Leonard’s career finished at the end of John Halbert’s tenure at Unley in 1984, and in his 12 years he only had two coaches, Oatey and the 1961 Magarey Medallist, Halbert. 

“I was a late starter during the pre-season in 1985 in Merv Keane’s first year and decided it was time to give league footy away, having a young family,” Leonard confirmed. 

“There were a few Sturt boys playing with Mount Lofty in the SAFA (the now defunct South Australian Football Association competition), so I played the 1985 season with them.

“Besides some coaching of my older sons at Sacred Heart College, that was the end of my involvement in football.” 

Well respected within the corridors of power at Unley, Leonard was regarded as a reserved individual and a quiet achiever. 

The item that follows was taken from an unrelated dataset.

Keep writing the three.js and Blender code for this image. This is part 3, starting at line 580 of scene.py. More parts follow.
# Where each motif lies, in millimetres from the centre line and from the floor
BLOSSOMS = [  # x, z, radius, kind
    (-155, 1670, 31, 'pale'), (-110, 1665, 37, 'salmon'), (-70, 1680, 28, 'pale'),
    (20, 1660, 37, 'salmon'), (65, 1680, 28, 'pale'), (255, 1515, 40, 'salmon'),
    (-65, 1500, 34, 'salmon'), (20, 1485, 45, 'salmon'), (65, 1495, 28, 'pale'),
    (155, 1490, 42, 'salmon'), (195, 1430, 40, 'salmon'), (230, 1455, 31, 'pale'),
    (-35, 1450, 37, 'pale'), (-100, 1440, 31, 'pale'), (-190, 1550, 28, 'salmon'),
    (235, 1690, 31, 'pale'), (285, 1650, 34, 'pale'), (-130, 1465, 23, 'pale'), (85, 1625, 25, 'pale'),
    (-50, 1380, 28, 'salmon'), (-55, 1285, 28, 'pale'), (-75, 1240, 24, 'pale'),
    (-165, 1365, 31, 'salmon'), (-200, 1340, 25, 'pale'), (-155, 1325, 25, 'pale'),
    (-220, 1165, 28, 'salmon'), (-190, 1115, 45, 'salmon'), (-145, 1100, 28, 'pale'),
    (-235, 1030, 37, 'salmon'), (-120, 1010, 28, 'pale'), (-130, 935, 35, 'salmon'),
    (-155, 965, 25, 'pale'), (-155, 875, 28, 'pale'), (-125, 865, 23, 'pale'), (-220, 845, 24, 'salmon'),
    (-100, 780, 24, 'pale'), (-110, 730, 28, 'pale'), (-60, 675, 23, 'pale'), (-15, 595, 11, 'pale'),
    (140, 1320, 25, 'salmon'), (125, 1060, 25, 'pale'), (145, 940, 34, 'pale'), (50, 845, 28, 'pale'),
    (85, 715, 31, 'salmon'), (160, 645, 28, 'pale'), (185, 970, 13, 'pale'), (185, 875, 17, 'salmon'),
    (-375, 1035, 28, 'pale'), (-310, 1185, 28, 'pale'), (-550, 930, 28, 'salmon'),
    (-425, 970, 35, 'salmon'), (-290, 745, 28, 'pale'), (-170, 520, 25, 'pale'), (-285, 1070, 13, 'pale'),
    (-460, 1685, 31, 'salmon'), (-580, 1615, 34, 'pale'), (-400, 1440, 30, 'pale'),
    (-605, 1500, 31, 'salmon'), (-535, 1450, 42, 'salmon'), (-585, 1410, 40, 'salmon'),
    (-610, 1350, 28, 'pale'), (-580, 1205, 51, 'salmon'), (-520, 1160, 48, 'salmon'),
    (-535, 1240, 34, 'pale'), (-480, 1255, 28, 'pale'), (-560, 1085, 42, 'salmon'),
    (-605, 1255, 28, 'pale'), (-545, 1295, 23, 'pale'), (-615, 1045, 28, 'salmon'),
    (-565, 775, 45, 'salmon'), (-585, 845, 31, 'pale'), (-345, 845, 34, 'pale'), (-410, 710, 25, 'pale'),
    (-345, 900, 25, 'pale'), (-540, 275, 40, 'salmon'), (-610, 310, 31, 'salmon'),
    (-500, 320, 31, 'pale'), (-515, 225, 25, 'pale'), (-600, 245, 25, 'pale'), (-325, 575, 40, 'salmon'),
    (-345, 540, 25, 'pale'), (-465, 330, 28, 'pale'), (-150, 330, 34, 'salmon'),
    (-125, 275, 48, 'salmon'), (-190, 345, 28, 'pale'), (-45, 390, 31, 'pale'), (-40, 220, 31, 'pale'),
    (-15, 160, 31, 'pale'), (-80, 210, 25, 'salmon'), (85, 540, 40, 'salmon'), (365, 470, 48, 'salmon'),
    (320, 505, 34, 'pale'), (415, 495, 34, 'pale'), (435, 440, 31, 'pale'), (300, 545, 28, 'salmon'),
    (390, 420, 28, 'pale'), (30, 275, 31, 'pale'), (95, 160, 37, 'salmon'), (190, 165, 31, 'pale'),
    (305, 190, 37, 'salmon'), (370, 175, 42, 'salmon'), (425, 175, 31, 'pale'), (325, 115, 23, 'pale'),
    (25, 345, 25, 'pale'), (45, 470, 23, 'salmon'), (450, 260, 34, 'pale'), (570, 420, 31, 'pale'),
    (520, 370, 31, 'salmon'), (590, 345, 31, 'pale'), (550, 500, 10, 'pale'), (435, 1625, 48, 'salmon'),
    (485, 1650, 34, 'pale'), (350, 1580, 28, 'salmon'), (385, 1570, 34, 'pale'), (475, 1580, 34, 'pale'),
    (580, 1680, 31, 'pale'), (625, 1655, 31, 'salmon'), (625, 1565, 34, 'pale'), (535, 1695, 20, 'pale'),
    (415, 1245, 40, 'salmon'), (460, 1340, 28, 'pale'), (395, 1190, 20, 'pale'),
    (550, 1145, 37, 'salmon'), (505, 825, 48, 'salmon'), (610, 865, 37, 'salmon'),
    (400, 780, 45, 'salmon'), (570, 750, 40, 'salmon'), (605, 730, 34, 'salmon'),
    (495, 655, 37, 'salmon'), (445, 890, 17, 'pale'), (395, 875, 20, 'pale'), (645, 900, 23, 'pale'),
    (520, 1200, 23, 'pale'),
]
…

A balanced footballer who always kept his feet, Leonard was in the “Oatey mould” being a skilful, smooth-moving player.

Before his hamstring issues Leonard, who was also a fine high school athlete in Broken Hill, was also known for his lightning pace.   

While his finishing skills were strong, Leonard was also capable of winning his own football and was noted as being a team-orientated player. 

An electrician by trade, Leonard joined the fire brigade in 1977 and is among a proliferation of SANFL players who serve the state in this profession from that era. 

 FOOTNOTE: The next generation of the Leonard family is starting to make their mark in SA football. After playing underage football with the Double Blues, Michael Leonard made his league debut with South Adelaide at Richmond Oval on May 7. 

While dad was a midfield type, at 193cm and 90 kilograms, the next generation is an athletic defender.